- Movie poster
- Directed by: Roy Germano
- Produced by: Roy Germano
- Edited by: Roy Germano
- Music by: My Morning Jacket Bright Eyes Conor Oberst and the Mystic Valley Band Cuarteto Latinoamericano
- Production company: Roy Germano Films
- Distributed by: Team Love Records
- Release dates: April 2009 (Las Vegas International Film Festival); October 25, 2010 (DVD);
- Running time: 55 minutes
- Country: United States
- Languages: English; Spanish;

= The Other Side of Immigration =

The Other Side of Immigration is a 2009 documentary film directed by Roy Germano. It explores why so many people leave the Mexican countryside to work in the United States and what happens to the families and communities they leave behind. The film is based on Germano's interviews with over 700 households in Mexico, which he carried out while doing Ph.D. research on remittances at the University of Texas at Austin. The Other Side of Immigration was distributed on DVD by Team Love Records, a company founded by musician Conor Oberst. On September 6, 2019, Roy Germano and Team Love released The Other Side of Immigration in full on Germano's YouTube channel. Roy Germano teaches International Relations at New York University and is the author of a book about remittances called Outsourcing Welfare. Germano is also a Senior Research Scholar at the New York University School of Law.

==Synopsis==
The Other Side of Immigration is based on interviews with people in Mexican towns where up to half of the population has gone to work in the United States. The first half of the film looks at the social, economic, and political causes of migration from Mexico to the US. The second half of the film looks at the impact of remittances in Mexican communities and the effects of emigration on families. The film concludes with discussion of guest worker programs and other solutions to illegal migration.

The film features music by Conor Oberst and the Mystic Valley Band, Bright Eyes, My Morning Jacket, and Cuarteto Latinoamericano.

==Reception==
The Other Side of Immigration has been reviewed positively by various bloggers, educators, and news websites.

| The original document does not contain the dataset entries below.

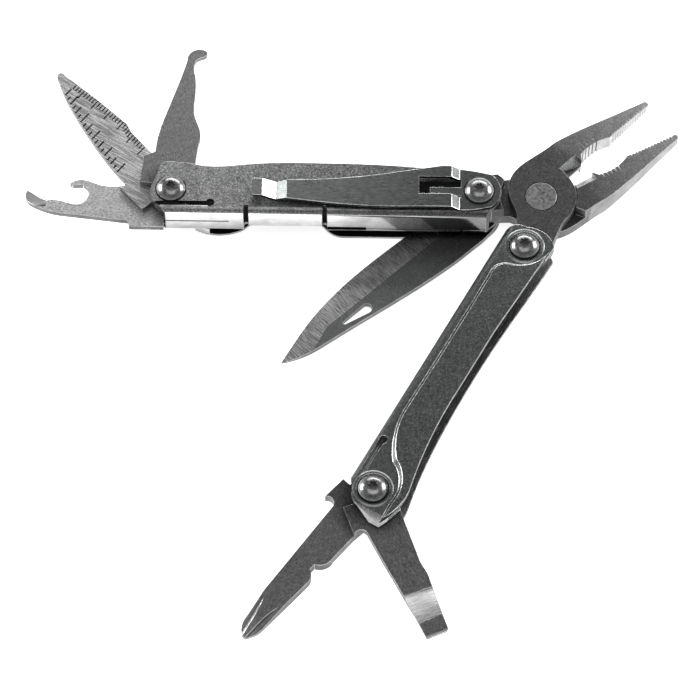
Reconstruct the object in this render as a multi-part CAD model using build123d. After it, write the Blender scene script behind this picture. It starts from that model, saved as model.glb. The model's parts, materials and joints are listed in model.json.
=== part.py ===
from build123d import *
from math import cos, radians, sin
import os

os.makedirs("parts", exist_ok=True)

# Folding pliers-based multi tool, lying flat with the pocket clip up and all its tools fanned out.
# Millimetres, +Z up. The layout is drawn round the plier rivet and moved at the end, so that
# the origin is the bottom centre of the whole tool.

# layout in plan
TAIL = 17.2            # plier rivet to a handle pivot
SPAN = 85.0            # plier pivot to tool pivot, along a handle
TAIL_ANGLE = 208.5     # from a jaw's nose round to its tail
NEAR_JAW_AT = 44.8     # heading of the near jaw's nose, degrees from +X
FAR_JAW_AT = 29.2
UPPER_AT = 179.1       # heading of each handle, from its plier pivot
LOWER_AT = 240.6
KNIFE_AT = 219.7
PACKAGE_OPENER_AT = 82.5
FILE_AT = 132.0
CAN_OPENER_AT = 179.1
PHILLIPS_AT = 227.0
FLAT_DRIVER_AT = 289.5

# levels, bottom and top of each layer
COVER = (0.0, 0.9)
KNIFE = (1.0, 2.8)
UPPER_FAR = (3.3, 4.4)
UPPER_NEAR = (13.0, 14.2)
LOWER_FAR = (3.4, 4.4)
LOWER_NEAR = (12.0, 13.1)
PLATEAU_TOP = 14.2
JAWS = (4.5, 11.9)
LAP = 8.2              # the half-lap joint of the two jaws
PACKAGE_OPENER = (11.1, 12.8)
FILE = (9.1, 10.9)
CAN_OPENER = (6.9, 8.9)
FLAT_DRIVER = (9.6, 11.8)
PHILLIPS = (6.1, 9.3)
CLIP_FOOT = (14.2, 15.2)
CLIP_RISE = 1.7        # how far the clip's arm stands above its foot

# handles
WEB = 7.2              # pivot line to the outside of the folded web
SHEET = 1.2
WEB_FROM = -2.0        # start of the web, from the plier pivot
UPPER_WEB_TO = 86.5
LOWER_WEB_TO = 84.6
FOLD_RADIUS = 2.0

# pivots and fasteners
BARREL_RADIUS = 2.5
BORE_RADIUS = 2.55
SCREW_RADIUS = 1.6
HEAD_RADIUS = 4.0
HEAD_HEIGHT = 2.0
RIVET_RADIUS = 4.0
RIVET_HEAD_RADIUS = 4.45
TANG = 5.8             # radius of every tool's round tang
LOBE = 9.1             # height of the square stop on a tool's tang
STOP = 1.9             # where that stop's working face stands, from the pivot


def polar(length, angle):
    return (length * cos(radians(angle)), length * sin(radians(angle)))


UPPER_PIVOT = polar(TAIL, FAR_JAW_AT - TAIL_ANGLE)
LOWER_PIVOT = polar(TAIL, NEAR_JAW_AT + TAIL_ANGLE)


def along(pivot, length, angle):
    step = polar(length, angle)
    return (pivot[0] + step[0], pivot[1] + step[1])


UPPER_TOOL_PIVOT = along(UPPER_PIVOT, SPAN, UPPER_AT)
LOWER_TOOL_PIVOT = along(LOWER_PIVOT, SPAN, LOWER_AT)


# drawing helpers
def outline(start, *moves):
    """A closed face. A move is a point for a line, (through, end) for an arc, a list for a curve."""
    here = start
    edges = []
    for move in moves:
        if isinstance(move, list):
            edges.append(Spline(here, *move))
            here = move[-1]
        elif isinstance(move[0], tuple):
            edges.append(ThreePointArc(here, move[0], move[1]))
            here = move[1]
        else:
            edges.append(Line(here, move))
            here = move
    if here != start:
        edges.append(Line(here, start))
    return make_face(Wire(edges))


def slab(face, levels):
    return Pos(0, 0, levels[0]) * extrude(face, amount=levels[1] - levels[0], dir=(0, 0, 1))


def block(x, y, z):
    """A box between two values on each axis."""
    size = (x[1] - x[0], y[1] - y[0], z[1] - z[0])
    middle = ((x[0] + x[1]) / 2, (y[0] + y[1]) / 2, (z[0] + z[1]) / 2)
    return Pos(*middle) * Box(*size)


def peg(radius, levels, at=(0, 0)):
    middle = (levels[0] + levels[1]) / 2
    return Pos(at[0], at[1], middle) * Cylinder(radius, levels[1] - levels[0])


def ring(outer, inner, levels, at=(0, 0)):
    return peg(outer, levels, at) - peg(inner, (levels[0] - 1, levels[1] + 1), at)


def prism(points, y):
    """A solid with a side view drawn in X and Z, between two values of Y."""
    face = make_face(Polyline(*[(px, 0, pz) for px, pz in points], close=True))
    return Pos(0, y[0], 0) * extrude(face, amount=y[1] - y[0], dir=(0, 1, 0))


def bevel(points, x):
    """A cutter drawn in Y and Z, between two values of X, for grinding a sloping edge."""
    face = make_face(Polyline(*[(x[0], py, pz) for py, pz in points], close=True))
    return extrude(face, amount=x[1] - x[0], dir=(1, 0, 0))


def place(shape, pivot, heading, mirrored=False):
    """Turn a piece drawn along +X to its heading, on its pivot. Mirrored pieces are flipped in Y."""
    if mirrored:
        shape = mirror(shape, about=Plane.XZ)
    return Location((pivot[0], pivot[1], 0), (0, 0, heading)) * shape


# handles: drawn from the plier pivot along +X, +Y towards the open side of the channel
def channel(wall, near, far, web_to):
    """A folded sheet: near wall, web and far wall, its two folds rounded."""
    body = block((-8, 94), (-WEB, 12), (far[0], near[1]))
    folds = body.edges().filter_by(Axis.X).sort_by(Axis.Y)[:2]
    body = fillet(folds, FOLD_RADIUS)
    hollow = block((-9, 95), (-WEB + SHEET, 13), (far[1], near[0]))
    hollow_folds = hollow.edges().filter_by(Axis.X).sort_by(Axis.Y)[:2]
    body -= fillet(hollow_folds, FOLD_RADIUS - SHEET)
    body -= block((web_to, 95), (-WEB - 1, -WEB + SHEET + 0.3), (far[1], near[0]))
    return body & slab(wall, (far[0], near[1]))


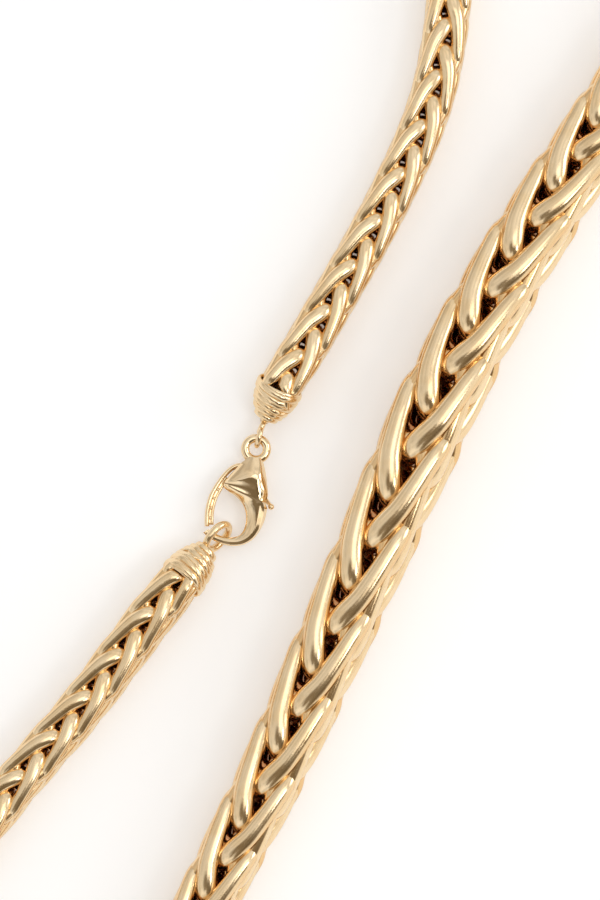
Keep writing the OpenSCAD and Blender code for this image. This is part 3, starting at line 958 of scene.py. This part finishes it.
class NECKLACE_OT_stage(bpy.types.Operator):
    """Set the pale surface, the soft studio light and the camera above"""

    bl_idname = "necklace.stage"
    bl_label = "Stage"

    def execute(self, context):
        colours = context.scene.gold_colours
        low = FLOOR_LEVEL
        floor = new_piece(
            "surface", [(-1, -1, low), (1, -1, low), (1, 1, low), (-1, 1, low)], [(0, 1, 2, 3)])
        paper = bpy.data.materials.new("Pale Surface")
        tree = blank_tree(paper)
        place = tree.node("ShaderNodeTexCoord", out="Object")
        grain = tree.node("ShaderNodeTexNoise", Vector=place, Scale=900.0, Detail=2.0)
        soft = [c * 0.99 for c in colours.surface]
        tone = grain.ramp(((0.3, soft), (0.7, tuple(colours.surface))))
        shade = tree.node(
            "ShaderNodeBsdfPrincipled", Base_Color=tone, Roughness=0.9, Emission_Color=tone,
            Emission_Strength=FLOOR_GLOW)
        tree.node("ShaderNodeOutputMaterial", Surface=shade)
        floor.data.materials.append(paper)

        world = bpy.data.worlds.new("Studio")
        context.scene.world = world
        tree = blank_tree(world)
        way = tree.node("ShaderNodeTexCoord", out="Generated")
        drift = tree.node("ShaderNodeTexNoise", Vector=way, Scale=3.5, Detail=3.0)
        first, second = [way.towards(direction) for direction in SCREENS]
        screen = tree.maths("MAXIMUM", first, second - SCREEN_DROP)
        swell = tree.node("ShaderNodeTexNoise", Vector=way, Scale=2.3, Detail=2.0)
        sky = (screen + 0.2 * (drift - 0.5)).ramp(SKY_TONES)
        light = sky.tinted(way.towards(DIM_SIDE).ramp(DIM_TONES)).tinted(swell.ramp(BAND_TONES))
        glow = tree.node("ShaderNodeBackground", Color=light, Strength=1.0)
        tree.node("ShaderNodeOutputWorld", Surface=glow)

        for name, at, size, power in LAMPS:
            light = bpy.data.lights.new(name, "AREA")
            light.size = size
            light.energy = power
            lamp = bpy.data.objects.new(name, light)
            lamp.location = at
            lamp.rotation_euler = Vector(at).to_track_quat("Z", "Y").to_euler()
            lamp.visible_camera = False
            context.scene.collection.objects.link(lamp)
        context.scene.view_settings.view_transform = "Standard"

        view = bpy.data.cameras.new("camera")
        view.sensor_width = 36
        view.lens = view.sensor_width * (VIEW_HEIGHT - VIEW_LEVEL) / (VIEW_SIDE / VIEW_SCALE * MM)
        view.clip_end = 10
        camera = bpy.data.objects.new("camera", view)
        camera.location = (VIEW_AT[0] * MM, VIEW_AT[1] * MM, VIEW_HEIGHT)
        context.scene.collection.objects.link(camera)
        context.scene.camera = camera
        return {"FINISHED"}


class NECKLACE_PT_panel(bpy.types.Panel):
    """Sizes, colours and pieces of the necklace"""

    bl_label = "Necklace"
    bl_idname = "NECKLACE_PT_panel"
    bl_space_type = "VIEW_3D"
    bl_region_type = "UI"
    bl_category = "Necklace"

    def draw(self, context):
        layout = self.layout
        for group in (context.scene.chain_sizes, context.scene.gold_colours):
            box = layout.box()
            for key in group.__annotations__:
                box.prop(group, key)
        for operator in OPERATORS:
            layout.operator(operator.bl_idname)


OPERATORS = (
    NECKLACE_OT_chain, NECKLACE_OT_caps, NECKLACE_OT_clasp, NECKLACE_OT_gate, NECKLACE_OT_stage)
CLASSES = (ChainSizes, GoldColours, *OPERATORS, NECKLACE_PT_panel)


def register():
    """Add the classes and the scene's settings."""
    for cls in CLASSES:
        bpy.utils.register_class(cls)
    bpy.types.Scene.chain_sizes = PointerProperty(type=ChainSizes)
    bpy.types.Scene.gold_colours = PointerProperty(type=GoldColours)


def unregister():
    """Take the settings and the classes away again."""
    del bpy.types.Scene.gold_colours
    del bpy.types.Scene.chain_sizes
    for cls in reversed(CLASSES):
        bpy.utils.unregister_class(cls)


def main():
    """Build every piece."""
    register()
    for operator in OPERATORS:
        group, name = operator.bl_idname.split(".")
        getattr(getattr(bpy.ops, group), name)()


if __name__ == "__main__":
    main()
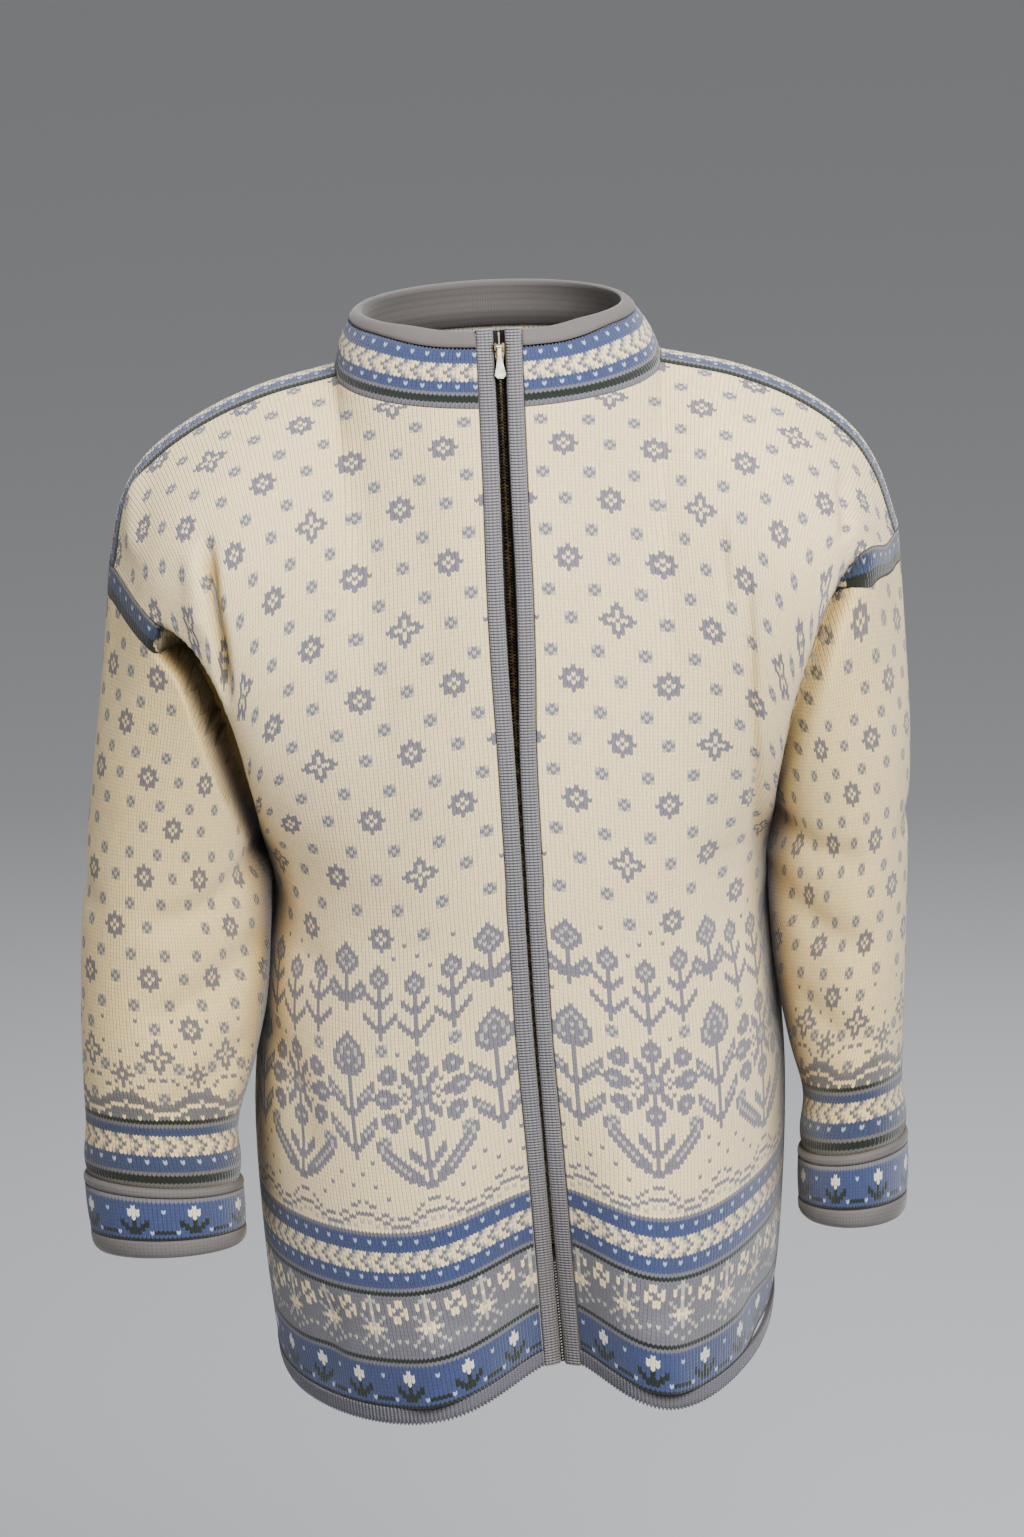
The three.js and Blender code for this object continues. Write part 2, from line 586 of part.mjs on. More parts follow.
for (const side of [-1, 1]) {
  const name = side < 0 ? 'right' : 'left';
  const seam = bindingSeam(side);
  const path = seam.map((p) => {
    const centre = read(ZIP, 'z', 'x', p.z);
    const fall = 0.08 * read(BODY, 'z', 'valley', Math.min(p.z, UNDERARM));
    return { seam: p, centre, edge: centre + (side * read(ZIP, 'z', 'gap', p.z)) / 2, fall };
  });
  const placket = path.map(({ seam: p, edge, fall }) => {
    const start = p.x - side * SEAM;
    const across = (t, forward) => new THREE.Vector3(mix(start, edge, t), p.y + fall * t - forward, p.z);
    return [across(0, -0.3), across(0.22, PLACKET.crown), across(0.78, PLACKET.crown), across(1, -0.3),
      across(1, -PLACKET.thick), across(0, -PLACKET.thick)];
  });
  const placketOutline = [[0, -0.3], [2.4, 1.1], [8.6, 1.1], [11, -0.3], [11, -4.4], [0, -4.4]];
  add(`placket_${name}`, sweep(placket, placketOutline), COLOURS.lavender);
  const tape = path.map(({ seam: p, centre, edge, fall }) => {
    const front = p.y + PLACKET.thick + TAPE.behind;
    const corner = (x, y) => new THREE.Vector3(x, y, p.z);
    const inner = centre + side * TAPE.split;
    const outer = edge + side * TAPE.reach;
    const near = front + fall;
    const far = front + fall * 0.3;
    return [corner(inner, near), corner(outer, far),
      corner(outer, far + TAPE.thick), corner(inner, near + TAPE.thick)];
  });
  add(`zip_tape_${name}`, sweep(tape, [[0, 0], [9, 0], [9, -1], [0, -1]]), COLOURS.tape);

  // The turned-back cuff: its edge trim, its patterned band and the fold that joins it to the sleeve's end.
  const turns = steps(SEAM_STEPS).slice(0, -1);
  const loop = (around, section) => section.map(([share, out]) => sleevePoint(side, around, share, out));
  const ring = (section) => sweep(turns.map((around) => loop(around, section)));
  const { top, trim, foldStart, sleeveEnd, swell, thick } = CUFF;
  const gap = SEAM / 465;
  const under = swell - thick;
  const trimSection = [[top, under + 0.7], [top, swell - 0.5], [top + 0.005, swell + 0.4],
    [trim, swell], [trim, under]];
  const bandSection = [[trim + gap, under], [trim + gap, swell], [foldStart, swell], [foldStart, under]];
  const foldSection = [[foldStart + gap, under], [foldStart + gap, swell], [0.994, swell], [1, swell - 1.6],
    [1, -1.2], [0.996, -WALL], [sleeveEnd + gap, -WALL], [sleeveEnd + gap, under]];
  add(`cuff_trim_${name}`, ring(trimSection), COLOURS.taupe);
  add(`cuff_band_${name}`, ring(bandSection), COLOURS.blue);
  add(`cuff_fold_${name}`, ring(foldSection), COLOURS.taupe);
}

// ---- the zip's slider and its pull tab ----
function manifoldOf(geometry, position = [0, 0, 0]) {
  const plain = geometry.clone().translate(...position);
  plain.deleteAttribute('normal');
  plain.deleteAttribute('uv');
  const merged = mergeVertices(plain, 1e-4);
  const vertProperties = new Float32Array(merged.attributes.position.array);
  const triVerts = new Uint32Array(merged.index.array);
  return new wasm.Manifold(new wasm.Mesh({ numProp: 3, vertProperties, triVerts }));
}

function geometryOf(manifold) {
  const mesh = manifold.getMesh();
  const geometry = new THREE.BufferGeometry();
  geometry.setAttribute('position', new THREE.BufferAttribute(mesh.vertProperties, 3));
  geometry.setIndex(new THREE.BufferAttribute(mesh.triVerts, 1));
  return geometry;
}

// A flat plate: its outline in X and Z, from y = front to y = back.
function plate(points, front, back) {
  const outline = new THREE.Shape(points.map(([x, z]) => new THREE.Vector2(x, z)));
  const geometry = new THREE.ExtrudeGeometry(outline, { depth: back - front, bevelEnabled: false });
  return geometry.rotateX(Math.PI / 2).translate(0, back, 0);
}

const rod = (radius, half) => new THREE.CylinderGeometry(radius, radius, 2 * half, 16).rotateZ(Math.PI / 2);

// The slider sits between the bindings, square to the line they run along at its height.
const seamRows = bindingSeam(1);
const above = seamRows.findIndex((p) => p.z >= SLIDER.z);
const rise = subtract(seamRows[above], seamRows[above - 1]);
const lean = Math.atan2(rise.y, rise.z);
const zipHead = new THREE.Group();
const headY = seamRows[above].y - (seamRows[above].z - SLIDER.z) * Math.tan(lean);
zipHead.position.set(read(ZIP, 'z', 'x', SLIDER.z), headY, SLIDER.z);
zipHead.rotation.x = -lean;
garment.add(zipHead);

// An outline that is the same on both sides of its middle, from half of its points.
const mirrored = (half) => [...half, ...[...half].reverse().map(([x, z]) => [-x, z])];

const halfHigh = SLIDER.height / 2;
const bodyHalf = [[SLIDER.endWidth / 2, -halfHigh], [SLIDER.topWidth / 2, halfHigh * 0.3],
  [SLIDER.topWidth / 2, halfHigh]];
let slider = manifoldOf(plate(mirrored(bodyHalf), SLIDER.front, SLIDER.back));
for (const side of [-1, 1]) {
  const [near, far] = [side * EAR.near, side * EAR.far];
  const ear = [[near, EAR.foot], [far, EAR.foot], [far, EAR.head], [near, EAR.head]];
  slider = slider.add(manifoldOf(plate(ear, -EAR.reach, SLIDER.front + 1)));
}
slider = slider.subtract(manifoldOf(rod(PIVOT.hole, EAR.far + 1), [0, -PIVOT.forward, PIVOT.up]));
zipHead.add(add('zip_slider', geometryOf(slider), COLOURS.bronze, 0.4, 1));

const pullEnd = PIVOT.up - PULL.length;
const pullHalf = [[PULL.endWidth / 2 - 1.6, pullEnd], [PULL.endWidth / 2, pullEnd + 2],
  [PULL.topWidth / 2, PIVOT.up - 6], [PULL.topWidth / 2, PIVOT.up]];
const pullFront = -PIVOT.forward - PULL.thick / 2;
const pull = manifoldOf(plate(mirrored(pullHalf), pullFront, pullFront + PULL.thick))
  .add(manifoldOf(rod(PIVOT.knuckle, PIVOT.half), [0, -PIVOT.forward, PIVOT.up]))
  .add(manifoldOf(rod(PIVOT.pin, EAR.far), [0, -PIVOT.forward, PIVOT.up]));
zipHead.add(add('zip_pull', geometryOf(pull), COLOURS.bright, 0.3, 1));

export default garment;
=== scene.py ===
"""A zip-up knitted cardigan in colourwork, hollow and in the pose it is worn in.

The garment hangs in the shared frame of its CAD model: +Z up, front to -Y, metres in every mesh. The sizes
below are millimetres. "right" and "left" are the wearer's, so the right side, -1, lies at -X. Each cloth
piece is laid out stitch by stitch: a wale is one column of stitches and a course is one row of them.
"""

import logging
import math
from dataclasses import dataclass, field
from enum import Enum
from functools import partial
from typing import Callable, Sequence

import bmesh
import bpy
import numpy as np
from bpy.types import Material, Mesh, Node, NodeSocket, NodeTree, Object
from mathutils import Matrix, Vector


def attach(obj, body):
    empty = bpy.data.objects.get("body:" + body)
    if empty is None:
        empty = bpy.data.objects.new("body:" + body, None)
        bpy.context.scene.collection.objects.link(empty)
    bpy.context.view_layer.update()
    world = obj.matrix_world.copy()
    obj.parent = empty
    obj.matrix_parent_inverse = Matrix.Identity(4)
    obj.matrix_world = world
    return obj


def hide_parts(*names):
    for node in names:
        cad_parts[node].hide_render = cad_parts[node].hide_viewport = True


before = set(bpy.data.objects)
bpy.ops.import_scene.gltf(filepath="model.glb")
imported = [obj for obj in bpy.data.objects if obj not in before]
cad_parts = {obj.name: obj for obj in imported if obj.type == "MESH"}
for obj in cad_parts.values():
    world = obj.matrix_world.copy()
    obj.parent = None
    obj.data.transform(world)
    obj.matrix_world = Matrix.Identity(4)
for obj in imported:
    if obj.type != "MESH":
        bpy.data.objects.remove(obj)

logging.basicConfig(level=logging.INFO, format="%(message)s")
LOG = logging.getLogger("cardigan")

Array = np.ndarray
MM = 0.001
SIDE_NAME = {-1: "right", 1: "left"}  # the wearer's sides

# ---- driving sizes, as in the CAD model ----
WALL = 2.4  # thickness of the knitted cloth
VALLEY_REACH = {-1: 46.0, 1: 37.0}  # half width of the dip beside the zip, by side
UNDERARM = -318.0  # height of the underarm points
HEM_RIB = 11.0  # depth of the ribbed hem edging
BINDING = 11.0  # width of the bindings along the zip
BINDING_THICK = 4.4
NECK = {"half": 105, "front_y": -88, "back_y": 62, "front_z": -16, "back_z": 6, "share": 0.4}
COLLAR = {"half": 89, "x": -3, "y": -12, "depth": 62, "z": 36, "rise": 5, "bulge": 2.5, "band": 0.74}
CORNER_EASE = 0.12  # share of a panel's top over which its corner at the neck is eased
STRIP = {"front_y": -20, "back_y": 22, "crown": 4}
CUFF = {"top": 0.893, "trim": 0.914, "fold": 0.972, "sleeve_end": 0.985, "swell": 5.2, "thick": 2.6}
LOWER_ROWS, UPPER_ROWS = 10, 9  # rows of the panels' form below and above the underarm
PANEL_TOP = LOWER_ROWS + UPPER_ROWS

# ---- gauge of the knitting ----
WALE = 2.85  # width of a stitch on the body
COURSE = 2.6  # height of a stitch
TOP_COURSE = 270  # courses from the hem rib up to the shoulder seam


class Face(Enum):
    """Which half of the body a panel covers."""

    FRONT = "front"
    BACK = "back"


class Yarn(Enum):
    """The yarns of the colourwork, in the order of the palette."""

    CREAM = 0
    SLATE = 1
    BLUE = 2
    GREEN = 3
    GREY = 4
    WHITE = 5
    SKY = 6
    TAUPE = 7
    LAVENDER = 8
    MIST = 9


YARN_HEX = {
    Yarn.CREAM: "FBE3AF",
    Yarn.SLATE: "7A767F",
    Yarn.BLUE: "3F4A70",
    Yarn.GREEN: "252C25",
    Yarn.GREY: "6E6D74",
    Yarn.WHITE: "E6E2D4",
    Yarn.SKY: "A6B4CC",
    Yarn.TAUPE: "6B6664",
    Yarn.LAVENDER: "84838C",
    Yarn.MIST: "BBB3A6",
}


# ---- small maths ----
def mix(a: Array, b: Array, t: Array) -> Array:
    """Blends from a to b as t goes from 0 to 1."""
    return a + (b - a) * t


def ease(low: float, high: float, x: Array) -> Array:
    """Smooth step from 0 at low to 1 at high."""
    t = np.clip((np.asarray(x, float) - low) / (high - low), 0, 1)
    return t * t * (3 - 2 * t)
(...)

- David Neiwert of Crooks and Liars called The Other Side of Immigration “a must-see for anyone serious about the subject.”
- Blogger Lisa Derrick of FireDogLake.com called the film a “beautifully shot documentary” that “shows the human side of immigration.”
- The blog Filmsweep said the film “packs more in its short running time than some docs do in twice its length.”
- Princeton University professor and immigration researcher Douglas Massey said that The Other Side of Immigration “…does more than any other work to give people otherwise disparaged as 'threatening' and 'illegal' a human face...”.
- The Huffington Post listed The Other Side of Immigration as one of "11 Documentaries About Immigrants Everyone Should Watch Right Now."
- The New York Public Library recommends The Other Side of Immigration on its list of "Films to Celebrate Immigrant Heritage Month."
- The Other Side of Immigration was listed as the "Best Documentary" on The Hill's list of "The 11 best civil rights movies of all time."
- Bustle listed The Other Side of Immigration as one of "12 Documentaries About Immigrants That'll Educate and Affect You."

==Awards & Screenings==
The Other Side of Immigration was one of fifteen films on the American Library Association's 2011 list of Notable Video for Adults. It was an Official Selection at numerous film festivals, including the San Antonio Film Festival, the Global Peace Film Festival, and the Washington Immigration Film Festival. Screenings and discussions of The Other Side of Immigration have occurred at numerous universities, including Princeton University, the University of Chicago, Georgetown University, Fordham University, the University of Michigan, Temple University, Texas State University, Arizona State University, Indiana University, and Cornell University. Screenings and discussions of The Other Side of Immigration have also occurred at public libraries, houses of worship, and community centers throughout the United States.

==Border Fence Video==
In December 2010, Roy Germano released footage of two women climbing the US-Mexico border fence as a promotional video for The Other Side of Immigration. The video attracted international press attention and debate about the fence project. In interviews and on his blog, Germano has suggested that money spent on the US-Mexico border fence would be better invested in guest worker programs, programs that help immigrants integrate and learn English, and poverty reduction in Mexico.